Et puis un jour, j’ai découvert un blog. Le blog d’un mec un peu barré, drôle et touchant.


Il nous offrait une part de tarte aux fraises du Sud-Ouest. Parce qu’il partait en vacances, il nous laissait ouvrir son réfrigérateur.


Elle était belle, ma vieille, assise dans son salon, assise dans le soleil avec sa canne et son Kelly.


Elle riait en lisant articles et commentaires. Ecoutant Nina Simone ou Shirley Horn, elle devenait pensive. Qu’elle était belle alors, ma vieille.

Elle me demandait régulièrement de venir la visiter avec l’ordinateur portable pour avoir des nouvelles de Laurent.

Lui aussi avait été élu, reconnu, et était entré dans son monde à elle.


Son monde fait de souvenirs et de curiosité d’un nouveau monde qu’elle ne reconnaissait plus mais où elle aimait se promener.


Elle était belle, ma vieille, avec sa canne et son Kelly, toute cassée mais de moins en moins cognée.


Elle me parlait de ce blog comme s’il s’agissait d’une personne à part entière. Elle disait que : « Oh_le_beau_jour » c’était un joli nom pour une fenêtre si rigolote.

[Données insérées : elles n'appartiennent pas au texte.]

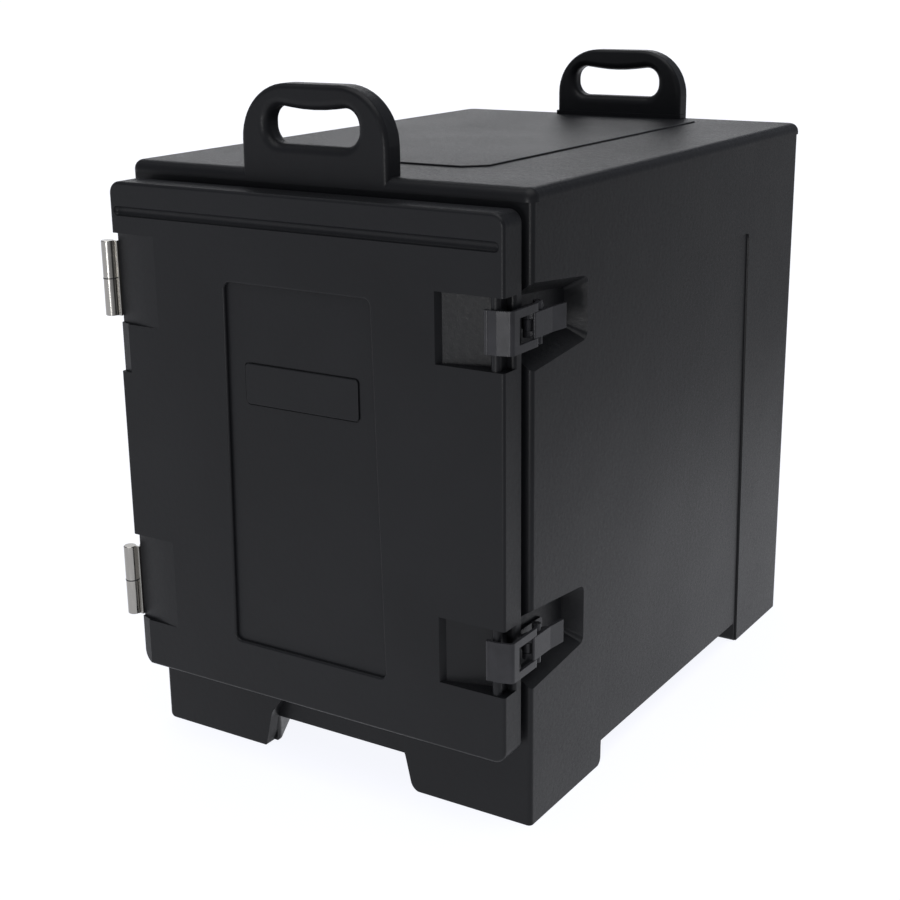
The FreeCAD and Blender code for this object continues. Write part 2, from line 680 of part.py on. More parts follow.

Nous avons passé beaucoup de temps en restaurants, concerts, opéras, théâtres. Dans les bars de temps en temps.


Elle m’appelait six à huit fois par jour.


Puis une nuit, elle m’a appelé parce qu’elle avait mal au ventre. Hôpital, intervention, et catastrophe.


J’y allais deux fois par jour, lui portant des fleurs, tulipes blanches et jonquilles – même ça, nous l’avions en commun.


Un soir, elle me prit la main. Une larme étincelait dans son oeil droit. Elle m’a dit : « Je ne peux plus t’aimer d’amour alors je t’aime très fort d’amitié ».


Elle m’a aussi demandé de dire au revoir à mes parents et d’embrasser très fort les filles de ma soeur, ainsi que ma soeur et mon beau-frère ; « il est tellement gentil, Michel ».


Le lendemain, au soins intensifs, intubée, elle ne pouvait plus s’exprimer, cette pie que j’ai eu la chance d’avoir dans ma vie.


Elle s’est éteinte, presque paisiblement le 12 mars 2009, en me laissant seul, seul de cette terrible solitude d’avoir perdu un être cher. « Une mère de Suisse », disait-elle à la mienne.


Elle était morte, ma vieille, toute cassée avec sa canne et son Kelly,


Elle reposait là dans son lit, absente. Pour toujours.


Elle était là ma vieille. Elle s’appelait Janine. Elle avait 84 ans et demi,


Baignée de soleil, immobile et absente à jamais,


Avec, sur son dernier lit, sa canne et son Kelly.